_Instructions to follow_.
Report all lines holding "housing".
━━━━━ Recorded data
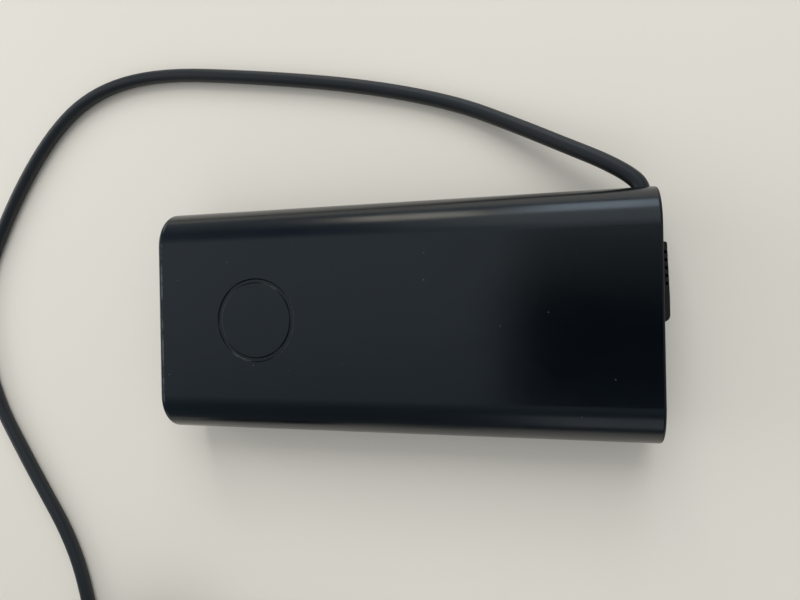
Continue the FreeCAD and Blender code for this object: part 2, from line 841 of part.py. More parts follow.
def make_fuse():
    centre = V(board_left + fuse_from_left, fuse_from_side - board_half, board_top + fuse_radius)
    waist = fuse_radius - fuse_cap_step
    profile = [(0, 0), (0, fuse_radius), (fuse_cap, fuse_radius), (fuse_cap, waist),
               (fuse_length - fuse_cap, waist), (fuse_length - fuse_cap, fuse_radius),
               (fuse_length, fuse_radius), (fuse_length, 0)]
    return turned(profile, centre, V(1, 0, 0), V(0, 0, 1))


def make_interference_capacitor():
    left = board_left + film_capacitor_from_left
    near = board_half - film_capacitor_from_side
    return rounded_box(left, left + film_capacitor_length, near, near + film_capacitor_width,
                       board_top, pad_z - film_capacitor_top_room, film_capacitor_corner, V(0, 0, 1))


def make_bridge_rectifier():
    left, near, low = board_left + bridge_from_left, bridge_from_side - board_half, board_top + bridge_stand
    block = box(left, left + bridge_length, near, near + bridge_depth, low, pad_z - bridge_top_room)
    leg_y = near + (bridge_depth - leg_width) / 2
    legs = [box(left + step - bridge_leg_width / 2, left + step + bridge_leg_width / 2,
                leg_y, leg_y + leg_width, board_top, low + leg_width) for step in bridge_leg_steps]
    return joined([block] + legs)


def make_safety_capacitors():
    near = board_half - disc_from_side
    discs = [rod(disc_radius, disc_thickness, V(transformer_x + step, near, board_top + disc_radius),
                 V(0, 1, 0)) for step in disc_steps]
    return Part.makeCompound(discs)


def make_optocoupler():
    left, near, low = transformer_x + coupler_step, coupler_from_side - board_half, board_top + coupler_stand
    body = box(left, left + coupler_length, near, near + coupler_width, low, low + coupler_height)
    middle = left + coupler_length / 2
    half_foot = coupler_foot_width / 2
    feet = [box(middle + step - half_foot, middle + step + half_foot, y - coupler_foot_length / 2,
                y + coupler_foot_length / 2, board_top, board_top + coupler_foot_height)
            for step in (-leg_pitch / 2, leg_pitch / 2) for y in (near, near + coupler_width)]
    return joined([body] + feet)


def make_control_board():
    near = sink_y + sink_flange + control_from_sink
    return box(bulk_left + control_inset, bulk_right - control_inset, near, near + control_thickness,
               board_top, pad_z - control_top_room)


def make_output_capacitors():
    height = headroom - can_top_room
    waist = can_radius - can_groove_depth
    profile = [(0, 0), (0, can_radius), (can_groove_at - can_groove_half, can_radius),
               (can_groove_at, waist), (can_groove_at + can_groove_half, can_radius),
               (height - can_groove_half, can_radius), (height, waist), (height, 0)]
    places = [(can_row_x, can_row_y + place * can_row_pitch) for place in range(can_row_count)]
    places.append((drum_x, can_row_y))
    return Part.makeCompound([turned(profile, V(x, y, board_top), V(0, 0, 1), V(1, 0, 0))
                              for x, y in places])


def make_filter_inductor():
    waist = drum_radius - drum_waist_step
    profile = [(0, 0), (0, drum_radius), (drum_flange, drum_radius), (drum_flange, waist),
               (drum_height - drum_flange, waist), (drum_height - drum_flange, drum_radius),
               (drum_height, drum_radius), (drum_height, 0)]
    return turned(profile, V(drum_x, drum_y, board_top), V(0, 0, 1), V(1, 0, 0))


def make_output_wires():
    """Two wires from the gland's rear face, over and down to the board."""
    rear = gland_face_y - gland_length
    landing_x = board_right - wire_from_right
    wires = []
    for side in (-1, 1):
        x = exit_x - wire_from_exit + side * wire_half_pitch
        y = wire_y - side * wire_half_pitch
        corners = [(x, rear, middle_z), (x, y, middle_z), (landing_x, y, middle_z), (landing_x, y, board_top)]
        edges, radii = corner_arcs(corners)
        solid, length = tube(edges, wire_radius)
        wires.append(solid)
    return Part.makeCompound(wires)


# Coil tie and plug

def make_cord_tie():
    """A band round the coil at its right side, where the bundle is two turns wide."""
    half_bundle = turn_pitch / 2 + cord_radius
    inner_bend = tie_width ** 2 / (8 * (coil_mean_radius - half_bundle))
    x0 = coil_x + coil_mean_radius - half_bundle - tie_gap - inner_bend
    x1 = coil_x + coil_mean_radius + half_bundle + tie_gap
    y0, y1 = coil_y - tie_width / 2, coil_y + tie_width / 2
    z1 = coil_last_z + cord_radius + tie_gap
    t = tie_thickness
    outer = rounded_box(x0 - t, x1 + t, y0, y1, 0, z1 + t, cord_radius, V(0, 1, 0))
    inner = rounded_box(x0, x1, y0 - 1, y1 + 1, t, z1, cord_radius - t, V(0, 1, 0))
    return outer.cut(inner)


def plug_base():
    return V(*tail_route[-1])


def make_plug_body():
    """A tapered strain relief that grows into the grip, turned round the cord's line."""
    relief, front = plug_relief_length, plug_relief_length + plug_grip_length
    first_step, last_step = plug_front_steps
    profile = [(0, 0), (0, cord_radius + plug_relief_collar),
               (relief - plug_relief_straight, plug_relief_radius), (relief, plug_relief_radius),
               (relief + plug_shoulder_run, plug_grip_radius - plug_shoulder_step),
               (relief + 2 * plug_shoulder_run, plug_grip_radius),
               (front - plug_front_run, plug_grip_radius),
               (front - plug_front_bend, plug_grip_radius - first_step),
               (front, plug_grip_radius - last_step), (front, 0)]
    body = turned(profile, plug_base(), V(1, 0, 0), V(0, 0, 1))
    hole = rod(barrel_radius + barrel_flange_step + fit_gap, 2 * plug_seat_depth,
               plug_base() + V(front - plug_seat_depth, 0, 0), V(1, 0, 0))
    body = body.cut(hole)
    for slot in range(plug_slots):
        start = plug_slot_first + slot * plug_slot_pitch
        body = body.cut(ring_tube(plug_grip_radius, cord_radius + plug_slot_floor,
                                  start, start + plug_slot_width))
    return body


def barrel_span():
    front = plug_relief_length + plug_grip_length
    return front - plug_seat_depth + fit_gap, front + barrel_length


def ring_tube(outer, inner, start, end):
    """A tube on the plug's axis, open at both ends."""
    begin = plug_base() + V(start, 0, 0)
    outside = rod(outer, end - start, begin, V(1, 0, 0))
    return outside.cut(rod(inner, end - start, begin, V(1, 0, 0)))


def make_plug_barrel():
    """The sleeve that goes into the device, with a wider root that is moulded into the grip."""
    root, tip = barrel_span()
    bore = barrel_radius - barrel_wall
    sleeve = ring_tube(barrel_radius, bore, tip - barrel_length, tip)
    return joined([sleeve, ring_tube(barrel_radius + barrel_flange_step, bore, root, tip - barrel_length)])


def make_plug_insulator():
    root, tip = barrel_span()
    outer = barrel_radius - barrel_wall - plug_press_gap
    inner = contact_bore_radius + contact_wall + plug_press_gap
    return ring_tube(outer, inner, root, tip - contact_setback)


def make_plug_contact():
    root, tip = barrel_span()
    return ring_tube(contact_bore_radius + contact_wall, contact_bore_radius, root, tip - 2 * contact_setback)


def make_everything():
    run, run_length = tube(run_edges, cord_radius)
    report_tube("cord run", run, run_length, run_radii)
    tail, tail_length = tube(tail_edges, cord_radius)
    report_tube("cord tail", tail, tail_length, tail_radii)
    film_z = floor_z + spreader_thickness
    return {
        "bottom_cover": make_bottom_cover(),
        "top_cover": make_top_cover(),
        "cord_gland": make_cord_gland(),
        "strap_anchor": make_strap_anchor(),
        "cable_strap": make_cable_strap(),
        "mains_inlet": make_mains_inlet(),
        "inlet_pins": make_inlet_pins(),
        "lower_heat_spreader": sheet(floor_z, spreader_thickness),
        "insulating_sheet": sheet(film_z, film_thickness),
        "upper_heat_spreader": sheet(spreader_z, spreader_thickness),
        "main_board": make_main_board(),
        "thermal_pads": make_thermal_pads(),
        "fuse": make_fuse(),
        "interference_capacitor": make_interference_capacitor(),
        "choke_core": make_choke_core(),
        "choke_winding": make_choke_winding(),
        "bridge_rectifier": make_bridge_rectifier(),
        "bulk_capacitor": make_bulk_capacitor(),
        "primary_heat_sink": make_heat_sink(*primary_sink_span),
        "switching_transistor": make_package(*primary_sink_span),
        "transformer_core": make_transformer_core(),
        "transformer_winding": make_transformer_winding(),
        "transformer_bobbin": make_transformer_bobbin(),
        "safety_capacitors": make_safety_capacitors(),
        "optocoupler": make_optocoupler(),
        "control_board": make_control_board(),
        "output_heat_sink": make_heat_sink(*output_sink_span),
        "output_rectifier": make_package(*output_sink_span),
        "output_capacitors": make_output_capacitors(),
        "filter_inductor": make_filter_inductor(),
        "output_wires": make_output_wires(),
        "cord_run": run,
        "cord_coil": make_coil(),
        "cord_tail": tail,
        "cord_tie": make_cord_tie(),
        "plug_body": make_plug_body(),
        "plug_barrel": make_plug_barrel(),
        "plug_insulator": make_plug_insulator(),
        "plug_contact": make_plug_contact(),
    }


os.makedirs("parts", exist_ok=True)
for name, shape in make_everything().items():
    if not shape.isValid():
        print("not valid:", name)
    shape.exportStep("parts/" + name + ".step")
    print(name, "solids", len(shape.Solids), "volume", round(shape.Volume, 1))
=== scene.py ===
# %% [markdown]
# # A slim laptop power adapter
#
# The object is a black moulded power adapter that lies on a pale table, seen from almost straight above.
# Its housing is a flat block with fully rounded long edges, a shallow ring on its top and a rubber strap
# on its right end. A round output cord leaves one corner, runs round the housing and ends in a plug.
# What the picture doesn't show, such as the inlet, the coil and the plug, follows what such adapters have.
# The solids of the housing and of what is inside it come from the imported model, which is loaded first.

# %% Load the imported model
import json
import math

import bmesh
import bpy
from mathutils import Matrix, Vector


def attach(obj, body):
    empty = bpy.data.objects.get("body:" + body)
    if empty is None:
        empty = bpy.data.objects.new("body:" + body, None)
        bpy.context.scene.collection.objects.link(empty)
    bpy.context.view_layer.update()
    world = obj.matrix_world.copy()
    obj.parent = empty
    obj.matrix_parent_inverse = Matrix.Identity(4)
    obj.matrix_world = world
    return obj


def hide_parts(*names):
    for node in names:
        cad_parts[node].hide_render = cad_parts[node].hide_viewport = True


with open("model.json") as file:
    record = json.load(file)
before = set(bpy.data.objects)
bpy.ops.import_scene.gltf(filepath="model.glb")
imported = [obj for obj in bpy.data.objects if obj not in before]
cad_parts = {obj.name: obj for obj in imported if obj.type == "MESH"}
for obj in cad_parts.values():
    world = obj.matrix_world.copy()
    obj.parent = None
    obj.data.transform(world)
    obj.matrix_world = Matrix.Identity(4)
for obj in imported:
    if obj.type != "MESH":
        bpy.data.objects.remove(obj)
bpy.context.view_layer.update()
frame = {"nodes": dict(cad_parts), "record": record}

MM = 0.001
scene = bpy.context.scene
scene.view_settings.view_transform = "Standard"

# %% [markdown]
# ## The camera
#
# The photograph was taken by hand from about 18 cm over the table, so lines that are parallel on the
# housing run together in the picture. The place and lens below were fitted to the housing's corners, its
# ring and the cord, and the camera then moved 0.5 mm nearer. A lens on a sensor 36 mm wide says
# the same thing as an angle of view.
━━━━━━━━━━
_Expected answer_.
# Its housing is a flat block with fully rounded long edges, a shallow ring on its top and a rubber strap
# on its right end. A round output cord leaves one corner, runs round the housing and ends in a plug.
# The solids of the housing and of what is inside it come from the imported model, which is loaded first.
# housing run together in the picture. The place and lens below were fitted to the housing's corners, its